• EXERCISE DETAILS: From the first line of the data below, repeat each line exactly until you reach the line with "soften(detail)"; include that line too.

• DATA SECTION:

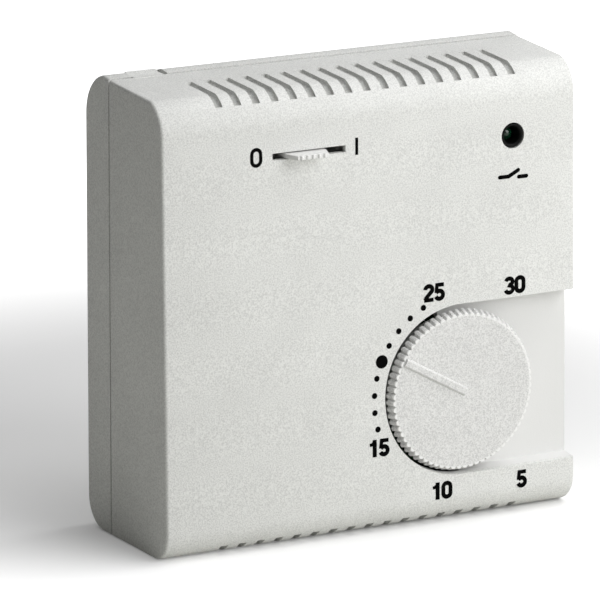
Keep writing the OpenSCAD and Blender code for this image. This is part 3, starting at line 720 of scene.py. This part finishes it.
for name, slot_name, draw in (
        ("resistor_ends", "resistor_lacquer", draw_resistor_ends),
        ("resistor_bands_brown", "band_brown", bands_at((-2.0, 0.35))),
        ("resistor_bands_red", "band_red", bands_at((-0.95,))),
        ("resistor_bands_gold", "band_gold", bands_at((1.75,))),
        ("diode_bands", "print_white", draw_diode_bands),
        ("solder_pads", "solder", draw_pads),
        ("capacitor_tops", "aluminium_shaft", draw_can_tops),
        ("capacitor_scores", "steel", draw_can_scores),
        ("capacitor_stripes", "print_white", draw_can_stripes),
        ("board_print", "print_white", draw_board_print),
        ("board_tracks", "board_track", draw_board_tracks),
        ("relay_rim", "relay_plastic", draw_relay_rim)):
    detail = build(name, "base", slot_name, draw)
    if name.startswith(("resistor", "diode", "solder", "capacitor_tops")):
        soften(detail)


# ---------------------------------------------------------------- floor, light and camera
def camera_switch(g, seen, unseen):
    """A value that is one number in the picture itself and another in what lights the object."""
    path = g.add("ShaderNodeLightPath")
    choose = g.add("ShaderNodeMix")
    g.link(path.outputs["Is Camera Ray"], choose.inputs[0])
    for socket, value in ((choose.inputs[2], unseen), (choose.inputs[3], seen)):
        if isinstance(value, float):
            socket.default_value = value
        else:
            g.link(value, socket)
    return choose.outputs[0]


FLOOR_BOUNCE = 0.73
FLOOR_GLOW = (0.055, 0.19, 0.0, 0.9)
SHADOW_CENTRE = (0.02, 0.05)
floor_z = cad_box[0].z - 0.05 * MM


def floor_paper():
    """White paper, lit up away from the object so that it runs out to plain white."""
    g = Graph("floor_paper")
    distance = g.add("ShaderNodeVectorMath", operation="DISTANCE")
    g.link(g.coords, distance.inputs[0])
    distance.inputs[1].default_value = (*SHADOW_CENTRE, floor_z)
    glow = g.add("ShaderNodeMapRange", interpolation_type="SMOOTHSTEP")
    g.link(distance.outputs["Value"], glow.inputs["Value"])
    for name, value in zip(("From Min", "From Max", "To Min", "To Max"), FLOOR_GLOW):
        glow.inputs[name].default_value = value
    colour = g.add("ShaderNodeCombineColor")
    for i, tint in enumerate((1.0, 1.0, 0.95)):
        g.link(camera_switch(g, 0.95, FLOOR_BOUNCE * tint), colour.inputs[i])
    g.link(camera_switch(g, glow.outputs["Result"], 0.0), g.shader.inputs["Emission Strength"])
    grain = g.noise(0.6, 2.0)
    return g.finish(colour.outputs[0], 0.9, g.bump(grain, 0.01, 0.2), Emission_Color=(1, 1, 1, 1),
                    Specular_IOR_Level=0.0)


FLOOR_HALF = 12.0
floor_mesh = bpy.data.meshes.new("floor")
bm = bmesh.new()
bm.faces.new([bm.verts.new((sx * FLOOR_HALF, sy * FLOOR_HALF, floor_z))
              for sx, sy in ((-1, -1), (1, -1), (1, 1), (-1, 1))])
bm.to_mesh(floor_mesh)
bm.free()
floor = bpy.data.objects.new("floor", floor_mesh)
bpy.context.scene.collection.objects.link(floor)
floor_mesh.materials.append(floor_paper())


def area_light(name, place, target, size, power):
    data = bpy.data.lights.new(name, "AREA")
    data.shape = "DISK"
    data.size = size
    data.energy = power
    obj = bpy.data.objects.new(name, data)
    obj.location = place
    obj.rotation_euler = (Vector(target) - Vector(place)).to_track_quat("-Z", "Y").to_euler()
    bpy.context.scene.collection.objects.link(obj)


KEY_PLACE, KEY_SIZE, KEY_POWER = (0.23, -0.47, 0.23), 0.5, 1.94
WORLD_OVERHEAD = (0.0, 0.85)
WORLD_SIDEWAYS = (0.02, 1.3)
FILL_PLACE, FILL_SIZE, FILL_POWER = (0.4, -0.1, 0.6), 0.5, 1.9
LIGHTS_AIM = (0, -0.03, 0)
area_light("key", KEY_PLACE, LIGHTS_AIM, KEY_SIZE, KEY_POWER)
area_light("fill", FILL_PLACE, LIGHTS_AIM, FILL_SIZE, FILL_POWER)


def studio_world():
    """Weak light that is stronger from overhead and from the right, and plain white behind the object."""
    world = bpy.data.worlds.new("studio")
    world.use_nodes = True
    tree = world.node_tree
    add, link = tree.nodes.new, tree.links.new
    coords, axes = add("ShaderNodeTexCoord"), add("ShaderNodeSeparateXYZ")
    path = add("ShaderNodeLightPath")
    link(coords.outputs["Generated"], axes.inputs[0])
    overhead, sideways = add("ShaderNodeMapRange"), add("ShaderNodeMapRange")
    for node, axis, low, high in ((overhead, "Z", *WORLD_OVERHEAD), (sideways, "X", *WORLD_SIDEWAYS)):
        node.inputs["From Min"].default_value = -1.0 if axis == "X" else 0.0
        node.inputs["To Min"].default_value = low
        node.inputs["To Max"].default_value = high
        link(axes.outputs[axis], node.inputs["Value"])
    product = add("ShaderNodeMath")
    product.operation = "MULTIPLY"
    link(overhead.outputs["Result"], product.inputs[0])
    link(sideways.outputs["Result"], product.inputs[1])
    choose = add("ShaderNodeMix")
    link(path.outputs["Is Camera Ray"], choose.inputs[0])
    link(product.outputs[0], choose.inputs[2])
    choose.inputs[3].default_value = 1.0
    background = tree.nodes["Background"]
    background.inputs["Color"].default_value = (1, 1, 1, 1)
    link(choose.outputs[0], background.inputs["Strength"])
    bpy.context.scene.world = world


studio_world()

CAMERA_PLACE = Vector((-0.50313, -0.91471, 0.25682))
LOOK = Vector((0.46864, 0.84912, -0.24366))
UP = Vector((0.1161, 0.21423, 0.96986))
RIGHT = LOOK.cross(UP).normalized()
camera_data = bpy.data.cameras.new("camera")
camera_data.sensor_width = 36
camera_data.lens = 353.58
camera = bpy.data.objects.new("camera", camera_data)
turn = Matrix((RIGHT, RIGHT.cross(LOOK), -LOOK)).transposed()
camera.matrix_world = Matrix.Translation(CAMERA_PLACE) @ turn.to_4x4()
camera_data.clip_start, camera_data.clip_end = 0.05, 50
bpy.context.scene.collection.objects.link(camera)
bpy.context.scene.camera = camera
bpy.context.scene.view_settings.view_transform = "Standard"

• RESULT FOR THIS TASK:
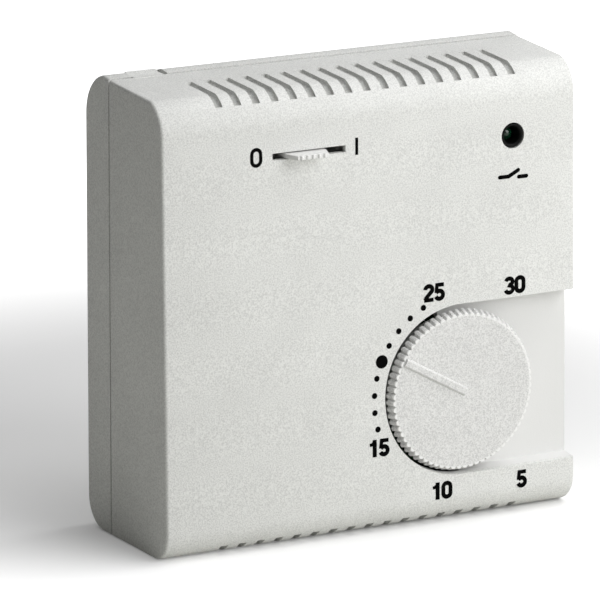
Keep writing the OpenSCAD and Blender code for this image. This is part 3, starting at line 720 of scene.py. This part finishes it.
for name, slot_name, draw in (
        ("resistor_ends", "resistor_lacquer", draw_resistor_ends),
        ("resistor_bands_brown", "band_brown", bands_at((-2.0, 0.35))),
        ("resistor_bands_red", "band_red", bands_at((-0.95,))),
        ("resistor_bands_gold", "band_gold", bands_at((1.75,))),
        ("diode_bands", "print_white", draw_diode_bands),
        ("solder_pads", "solder", draw_pads),
        ("capacitor_tops", "aluminium_shaft", draw_can_tops),
        ("capacitor_scores", "steel", draw_can_scores),
        ("capacitor_stripes", "print_white", draw_can_stripes),
        ("board_print", "print_white", draw_board_print),
        ("board_tracks", "board_track", draw_board_tracks),
        ("relay_rim", "relay_plastic", draw_relay_rim)):
    detail = build(name, "base", slot_name, draw)
    if name.startswith(("resistor", "diode", "solder", "capacitor_tops")):
        soften(detail)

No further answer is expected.